Model Campaign Coverage: "When Fuel & Politics Mix"
By Zephyr Teachout, 11/28/2007 - 8:06am

A few weeks ago I shared some thoughts about how paid reporters could more usefully cover the Presidential race. I got some thoughtful responses from reporters. Instead of ranting, I've decided to praise, and each week for the next two months I'm going to pick out one or two articles that represent great political reporting.

These are the standards of judgment:
(1) Does the article provide information that is helpful to me, as a citizen, in deciding which candidate to support?
(2) Is it interesting?
(3) Does it treat issues as a matter of politics or policy?

This article from this morning stood out:
When Fuel and Politics Mix

It compares the candidates positions on fuel. Its about something very important to all of us right now, and it gives us the capacity to compare candidates. And fuel is interesting wherever you are. (I'm in Bosnia, where the taxi prices have doubled since I was here 6 months ago.)

This article starts out strongly communicating importance:

As oil prices flirt with record highs, hovering around $95 a barrel on Tuesday, the Democratic and Republican presidential candidates are offering few quick fixes but profoundly different long-term approaches to energy policy.

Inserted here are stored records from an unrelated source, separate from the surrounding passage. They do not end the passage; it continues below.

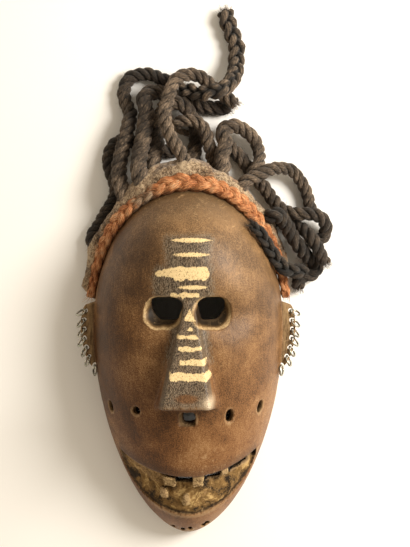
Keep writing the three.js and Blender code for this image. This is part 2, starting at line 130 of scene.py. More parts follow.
def noise(points, size, seed):
    """Smooth noise from -1 to 1 whose lumps are about a size wide"""
    table = np.random.default_rng(seed).uniform(-1, 1, (LATTICE, LATTICE, LATTICE))
    scaled = np.asarray(points, dtype=float) / size + 100.0
    cell = np.floor(scaled).astype(int)
    part = scaled - cell
    part = part * part * (3 - 2 * part)
    total = np.zeros(len(scaled))
    for corner in range(8):
        bits = np.array([corner & 1, (corner >> 1) & 1, (corner >> 2) & 1])
        weight = np.prod(np.where(bits, part, 1 - part), axis=1)
        at = (cell + bits) % LATTICE
        total += weight * table[at[:, 0], at[:, 1], at[:, 2]]
    return total


def lumps_of(points, *forms):
    """Noise summed over forms, each a height, a size, a seed and a number of finer and finer layers"""
    total = np.zeros(len(points))
    for height, size, seed, layers in forms:
        for layer in range(layers):
            total += height * noise(points, size / 2**layer, seed + layer) / 2**layer
    return total


# Shader building


def feed(tree, socket, value):
    if isinstance(value, bpy.types.NodeSocket):
        tree.links.new(value, socket)
    elif socket.type == "RGBA" and len(value) == 3:
        socket.default_value = (*value, 1.0)
    else:
        socket.default_value = value


def add_node(tree, kind, inputs, **settings):
    """New node with its settings, and with values or links for its inputs"""
    node = tree.nodes.new("ShaderNode" + kind)
    for key, value in settings.items():
        setattr(node, key, value)
    for key, value in inputs.items():
        feed(tree, node.inputs[key], value)
    return node


class Shader:
    """Node tree of one material, with short names for the nodes used here"""

    def __init__(self, name):
        self.material = bpy.data.materials.new(name)
        self.material.use_nodes = True
        self.tree = self.material.node_tree
        self.tree.nodes.clear()
        self.surface = self.tree.nodes.new("ShaderNodeBsdfPrincipled")
        self.node("OutputMaterial", {"Surface": self.surface.outputs["BSDF"]})

    def node(self, kind, inputs, **settings):
        return add_node(self.tree, kind, inputs, **settings)

    def attribute(self, name):
        return self.node("Attribute", {}, attribute_name=name).outputs["Fac"]

    def place(self):
        """Position in the frame, in metres: the pieces have no transform of their own"""
        return self.node("TexCoord", {}).outputs["Object"]

    def scaled(self, vector, scale):
        return self.node("Mapping", dict(Vector=vector, Scale=scale)).outputs["Vector"]

    def noise(self, vector, scale, detail=3.0, roughness=0.55, distortion=0.0):
        values = dict(Vector=vector, Scale=scale, Detail=detail, Roughness=roughness, Distortion=distortion)
        return self.node("TexNoise", values).outputs["Fac"]

    def streaks(self, along, around, scale):
        """Noise drawn out along the strands of a rope or plait"""
        values = {
            0: self.times(self.attribute("along"), along),
            1: self.times(self.attribute("around"), around),
            2: self.attribute("strand"),
        }
        return self.noise(self.node("CombineXYZ", values).outputs[0], scale, 4.0, 0.7)

    def math(self, operation, values, clamp=False):
        """Values joined in turn by one operation"""
        result = values[0]
        for order, value in enumerate(values[1:], 2):
            settings = dict(operation=operation, use_clamp=clamp and order == len(values))
            result = self.node("Math", {0: result, 1: value}, **settings).outputs[0]
        return result

    def add(self, *values, clamp=False):
        return self.math("ADD", values, clamp)

    def times(self, *values, clamp=False):
        return self.math("MULTIPLY", values, clamp)

    def span(self, value, low, high, to_low=0.0, to_high=1.0):
        """Value carried from one range to another, held at its ends"""
        values = {"Value": value, "From Min": low, "From Max": high, "To Min": to_low, "To Max": to_high}
        return self.node("MapRange", values, interpolation_type="SMOOTHSTEP").outputs["Result"]

    def swing(self, value, reach, low=0.3, high=0.7):
        """Value carried from a range to minus and plus a reach"""
        return self.span(value, low, high, -reach, reach)

    def mix(self, share, first, second):
        return self.node("Mix", {0: share, 6: first, 7: second}, data_type="RGBA").outputs[2]

    def layered(self, colour, *layers):
        """Colour with others laid over it in turn, each by its own share"""
        for share, over in layers:
            colour = self.mix(share, colour, over)
        return colour

    def finish(self, colour, roughness, relief, specular=0.5, metallic=0.0, sheen=(0.0, 0.5)):
        """Material with these surface values; its relief is a height, a strength and a distance"""
        height, strength, distance = relief
        bump = self.node("Bump", dict(Height=height, Strength=strength, Distance=distance))
        values = {
            "Base Color": colour, "Roughness": roughness, "Specular IOR Level": specular,
            "Metallic": metallic, "Sheen Weight": sheen[0], "Sheen Roughness": sheen[1],
            "Normal": bump.outputs["Normal"],
        }
        for name, value in values.items():
            feed(self.tree, self.surface.inputs[name], value)
        return self.material


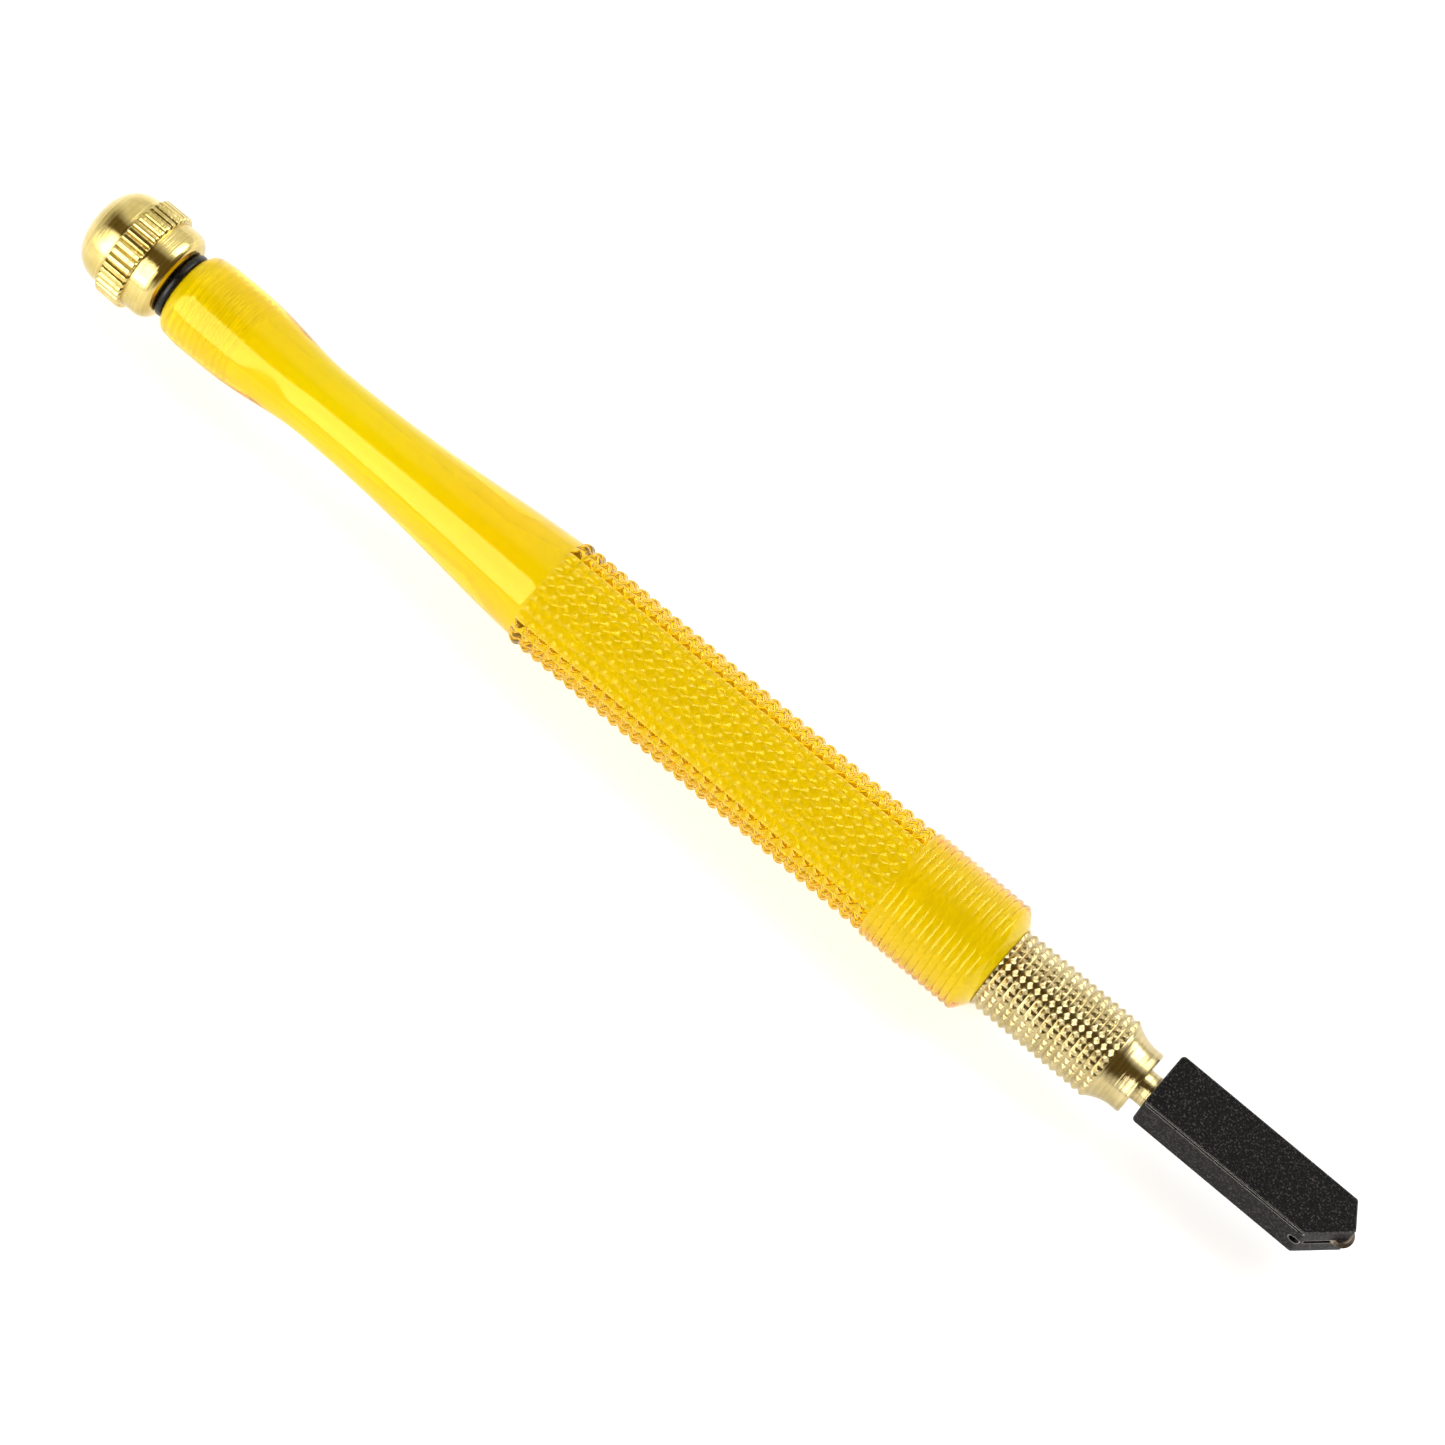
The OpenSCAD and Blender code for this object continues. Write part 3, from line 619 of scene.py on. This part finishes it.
def valve_spring():
    """Coil with closed ends, built at one fixed length over the CAD spring. The real coil shortens
    towards its fixed end as the head is pressed in, but this one does not.
    """
    wire_r, turns, dead_turns, turn_steps, sides, coil_gap = 0.25, 6, 0.75, 40, 12, 0.05
    low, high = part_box("valve_spring")
    start_x, end_x = low.x / MM + wire_r, high.x / MM - wire_r
    coil_r = high.y / MM - wire_r
    # t counts turns along the wire. x rises slowly over the closed end turns, and faster between.
    t = np.linspace(0, turns, turns * turn_steps + 1)[:, None]
    live_turns = turns - 2 * dead_turns
    opened = np.clip(t - dead_turns, 0, live_turns) / live_turns
    closed = np.minimum(t, dead_turns) + np.maximum(t - turns + dead_turns, 0)
    closed_run = 2 * wire_r + coil_gap
    open_run = end_x - start_x - 2 * dead_turns * closed_run
    mid_x = start_x + closed * closed_run + opened * open_run
    b = np.linspace(0, 2 * math.pi, sides + 1)[None, :-1]
    r = coil_r + wire_r * np.cos(b) + 0 * t
    a = 2 * math.pi * t + 0 * b
    vertices = np.stack([mid_x + wire_r * np.sin(b), r * np.cos(a), r * np.sin(a)], -1) * MM
    faces = [(i * sides + k, (i + 1) * sides + k, (i + 1) * sides + (k + 1) % sides,
        i * sides + (k + 1) % sides) for i in range(len(t) - 1) for k in range(sides)]
    faces += [tuple(range(sides)), tuple(range(len(t) * sides - 1, (len(t) - 1) * sides - 1, -1))]
    mesh = bpy.data.meshes.new("valve_coil")
    mesh.from_pydata(vertices.reshape(-1, 3).tolist(), [], faces)
    mesh.shade_smooth()
    mesh.set_sharp_from_angle(angle=math.radians(50))
    coil = new_object("valve_coil", mesh)
    stand_in(coil, "handle", "valve_spring", "steel")
    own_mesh(coil)


# ---------------------------------------------------------------- head block

def cut(target, cutter):
    """Subtracts cutter from target and removes it."""
    change = target.modifiers.new("cut", "BOOLEAN")
    change.operation = "DIFFERENCE"
    change.solver = "EXACT"
    change.object = cutter
    bpy.context.view_layer.update()
    shaped = bpy.data.meshes.new_from_object(
        target.evaluated_get(bpy.context.evaluated_depsgraph_get()))
    target.modifiers.clear()
    old = target.data
    target.data = shaped
    bpy.data.meshes.remove(old)
    bpy.data.objects.remove(cutter)


def bmesh_piece(name, made):
    """An object of a finished bmesh."""
    mesh = bpy.data.meshes.new(name)
    made.to_mesh(mesh)
    made.free()
    return new_object(name, mesh)


def drill(start, direction, radius, length):
    """A round cutter from start along direction, in millimetres."""
    made = bmesh.new()
    turn = Vector((0, 0, 1)).rotation_difference(Vector(direction)).to_matrix().to_4x4()
    middle = Vector(start) + Vector(direction) * length / 2
    bmesh.ops.create_cone(made, cap_ends=True, segments=48, radius1=radius * MM,
        radius2=radius * MM, depth=length * MM, matrix=Matrix.Translation(middle * MM) @ turn)
    return bmesh_piece("drill", made)


def slab(low, high):
    """A box cutter between two corners, in millimetres."""
    made = bmesh.new()
    size = [(h - l) * MM for l, h in zip(low, high)]
    middle = [(h + l) / 2 * MM for l, h in zip(low, high)]
    bmesh.ops.create_cube(made, size=1.0, matrix=Matrix.Translation(middle) @ Matrix.Diagonal((*size, 1)))
    return bmesh_piece("slab", made)


def corner_rounds(outline, radii, steps=5):
    """Outline points with each corner replaced by a round of its own radius."""
    points = []
    for i, (corner, radius) in enumerate(zip(outline, radii)):
        at = Vector(corner)
        before = (Vector(outline[i - 1]) - at).normalized()
        after = (Vector(outline[(i + 1) % len(outline)]) - at).normalized()
        half = before.angle(after) / 2
        middle = at + (before + after).normalized() * radius / math.sin(half)
        start = at + before * radius / math.tan(half) - middle
        end = at + after * radius / math.tan(half) - middle
        for k in range(steps + 1):
            spoke = start.lerp(end, k / steps).normalized() * radius
            points.append(tuple(middle + spoke))
    return points


def head_block():
    """Steel head: a pointed block with its wheel slot, oil port, holes and rim groove cut in."""
    corners = [(HEAD_X, HEAD_LOW_Y), (LOW_BEVEL_X, HEAD_LOW_Y), (TIP_X, TIP_Y - TIP_FLAT / 2),
        (TIP_X, TIP_Y + TIP_FLAT / 2), (HIGH_BEVEL_X, HEAD_HIGH_Y), (HEAD_X, HEAD_HIGH_Y)]
    outline = corner_rounds(corners, HEAD_CORNER_R)
    made = bmesh.new()
    base = [made.verts.new((x * MM, y * MM, -HEAD_T / 2 * MM)) for x, y in outline]
    face = made.faces.new(base)
    up = bmesh.ops.extrude_face_region(made, geom=[face])["geom"]
    raised = [v for v in up if isinstance(v, bmesh.types.BMVert)]
    bmesh.ops.translate(made, verts=raised, vec=(0, 0, HEAD_T * MM))
    bmesh.ops.recalc_face_normals(made, faces=made.faces)
    rims = [e for e in made.edges if abs(e.verts[0].co.z - e.verts[1].co.z) < 1e-7]
    bmesh.ops.bevel(made, geom=rims, offset=HEAD_RIM * MM, segments=3, profile=0.5, affect="EDGES",
        clamp_overlap=True)
    block = bmesh_piece("head_body", made)
    cut(block, slab((SLOT_X, HEAD_LOW_Y - 1, -SLOT_T / 2), (TIP_X + 2, HEAD_HIGH_Y + 1, SLOT_T / 2)))
    inward = Vector((-math.sin(PORT_TILT), math.cos(PORT_TILT), 0))
    port = Vector((PORT_X, HEAD_LOW_Y, 0)) - inward * PORT_R
    cut(block, drill(port, inward, PORT_R, PORT_DEEP))
    cut(block, drill((AXLE_X, TIP_Y, -AXLE_LEN / 2), (0, 0, 1), AXLE_HOLE_R, AXLE_LEN))
    cut(block, drill((SCREW_X, HEAD_HIGH_Y + 0.5, 0), (0, -1, 0), SCREW_R, HEAD_HIGH_Y))
    cut(block, drill((HEAD_X - 0.5, 0, 0), (1, 0, 0), SHANK_R, SHANK_IN + 0.5))
    cut(block, slab((HEAD_X + 0.3, HEAD_LOW_Y - 0.5, SEAM_Z - SEAM_W / 2),
        (LOW_BEVEL_X, HEAD_LOW_Y + SEAM_DEEP, SEAM_Z + SEAM_W / 2)))
    made = bmesh.new()
    made.from_mesh(block.data)
    bmesh.ops.dissolve_limit(made, angle_limit=math.radians(0.5), verts=made.verts, edges=made.edges)
    bmesh.ops.triangulate(made, faces=[f for f in made.faces if len(f.verts) > 4])
    made.to_mesh(block.data)
    made.free()
    block.data.shade_smooth()
    block.data.set_sharp_from_angle(angle=math.radians(40))
    weighted = block.modifiers.new("weighted", "WEIGHTED_NORMAL")
    weighted.keep_sharp = True
    stand_in(block, "head", "head_block", "black_steel")


# ---------------------------------------------------------------- build

for build in (barrel, collar, fill_cap, cap_seal, valve_spring, head_block):
    build()

# CAD nodes that the pieces built above stand for
REBUILT = ("barrel", "collar", "fill_cap", "cap_o_ring", "valve_spring", "head_block")
for row in frame["record"]["subparts"]:
    if row["node"] not in REBUILT:
        node = NODES[row["node"]]
        dress(node, SLOT_LOOKS[row["material_slot"]])
        node.data.shade_smooth()
        node.data.set_sharp_from_angle(angle=math.radians(30))


# ---------------------------------------------------------------- camera

TILT, ROLL, SLANT = math.radians(6.9), math.radians(25), math.radians(39.74)
DISTANCE = 643 * MM
LENS, SENSOR = 149.3, 36
AIM_X, AIM_RIGHT, AIM_UP, AIM_ACROSS = 0.53, 0.644, 0.7725, 0.097  # mm


def place_camera():
    """Looks down at the tool, with the head end nearer and towards the lower right.

    Returns the directions along the tool, across it and back to the camera.
    """
    axis = Vector((1, 0, 0))
    back = Vector((math.sin(TILT), -math.cos(TILT) * math.sin(ROLL), math.cos(TILT) * math.cos(ROLL)))
    along = (axis - back * axis.dot(back)).normalized()
    across = back.cross(along)
    if across.y > 0:
        across = -across
    right = along * math.cos(SLANT) - across * math.sin(SLANT)
    up = -along * math.sin(SLANT) - across * math.cos(SLANT)
    aim = Vector((AIM_X, 0, 0)) * MM + right * AIM_RIGHT * MM + up * AIM_UP * MM
    aim -= across * AIM_ACROSS * MM
    data = bpy.data.cameras.new("camera")
    data.lens = LENS
    data.sensor_width = SENSOR
    data.clip_start = 0.01
    camera = new_object("camera", data)
    turn = Matrix((right, up, back)).transposed().to_4x4()
    camera.matrix_world = Matrix.Translation(aim + back * DISTANCE) @ turn
    bpy.context.scene.camera = camera
    return along, across, back


along, across, back = place_camera()


# ---------------------------------------------------------------- floor and light

def softbox(name, direction, distance, width, height, radiance):
    """An area light of even radiance that looks at the tool from a direction."""
    data = bpy.data.lights.new(name, "AREA")
    data.shape = "RECTANGLE"
    data.size, data.size_y = width, height
    data.energy = radiance * math.pi * width * height
    lamp = new_object(name, data)
    away = direction.normalized()
    turn = away.to_track_quat("Z", "Y").to_matrix().to_4x4()
    lamp.matrix_world = Matrix.Translation(away * distance) @ turn


def floor():
    """Plain pale floor just under the tool."""
    made = bmesh.new()
    bmesh.ops.create_grid(made, x_segments=2, y_segments=2, size=3.0,
        matrix=Matrix.Translation((0, 0, cad_bounds[0].z - 0.0002)))
    piece = bmesh_piece("floor", made)
    look, _, _, shader = material("pale_floor")
    shader.inputs["Base Color"].default_value = (0.85, 0.85, 0.85, 1)
    shader.inputs["Roughness"].default_value = 0.8
    shader.inputs["Emission Color"].default_value = (1, 1, 1, 1)
    shader.inputs["Emission Strength"].default_value = 0.35
    dress(piece, look)


def world(horizon, sky, ceiling):
    """Pale surroundings, with a dark stripe of ceiling along the tool and a dark card at its head."""
    made = bpy.data.worlds.new("studio")
    made.use_nodes = True
    nodes, links = made.node_tree.nodes, made.node_tree.links
    place = nodes.new("ShaderNodeTexCoord")

    def facing(direction):
        """1 towards the direction, 0 square to it and -1 away from it."""
        dot = nodes.new("ShaderNodeVectorMath")
        dot.operation = "DOT_PRODUCT"
        dot.inputs[1].default_value = direction
        links.new(place.outputs["Generated"], dot.inputs[0])
        return dot.outputs["Value"]

    side = maths(nodes, links, "ABSOLUTE", facing(across))
    stripe = ramp(nodes, links, side, [(0.40, ceiling), (0.68, grey(sky))])
    above = ramp(nodes, links, facing((0, 0, 1)), [(0.1, grey(0)), (0.35, grey(1))])
    light = blend_colours(nodes, links, above, (*grey(horizon), 1), stripe)
    at_head = ramp(nodes, links, facing(along), [(0.6, grey(0)), (0.8, grey(1))])
    links.new(blend_colours(nodes, links, at_head, light, (*ceiling, 1)),
        nodes["Background"].inputs["Color"])
    bpy.context.scene.world = made


floor()
world(horizon=1.0, sky=1.15, ceiling=(0.16, 0.115, 0.045))
softbox("rear_box", back * 0.73 + across * 0.48 - along * 0.44,
    distance=0.7, width=0.48, height=0.66, radiance=6)
softbox("front_box", back * 0.36 - across * 0.84 + along * 0.30,
    distance=0.7, width=0.28, height=0.60, radiance=6)
bpy.context.scene.view_settings.view_transform = "Standard"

Over the next decade or two, the differences could have a major effect on billions of dollars in government spending, on the relative prices of gasoline versus renewable fuels and on the efficiency of American cars and trucks.

(They could also have a major effect on the environment, needless to say.) It does not then immediately try to tell me, the reader, that the reason this is important is because it impacts electability.

I really like how the article is framed; its telling me about differences, not strategic differences. Last week the Times ran a story on immigration, but it wasn't about the candidate differences on immigration, it was about immigration as a political issue. Even the nuggets of useful citizen facts were lost in the framing of "is this good politics."

What is it missing?

I wish it had done a little more with the distance between the ethanol vote and the ethanol science, talked about renewed interest in nuclear fuel, etc.

I wish it had more about the candidates voting records on these issues.

It covers remarkably few candidates. Most citizens who are deciding want to know about Richardson as well as Romney, Huckabee as well as McCain, etc. A line on each of them would only help, even if that line is "indistinguishable from x," or "undefined" or "no record."

I wish it had asked unattached experts about the differences in policies.

But generally, its the kind of reporting we need. With this kind of frame, the entire debate moves forward in the right way. Well done, Edmund R. Andrews!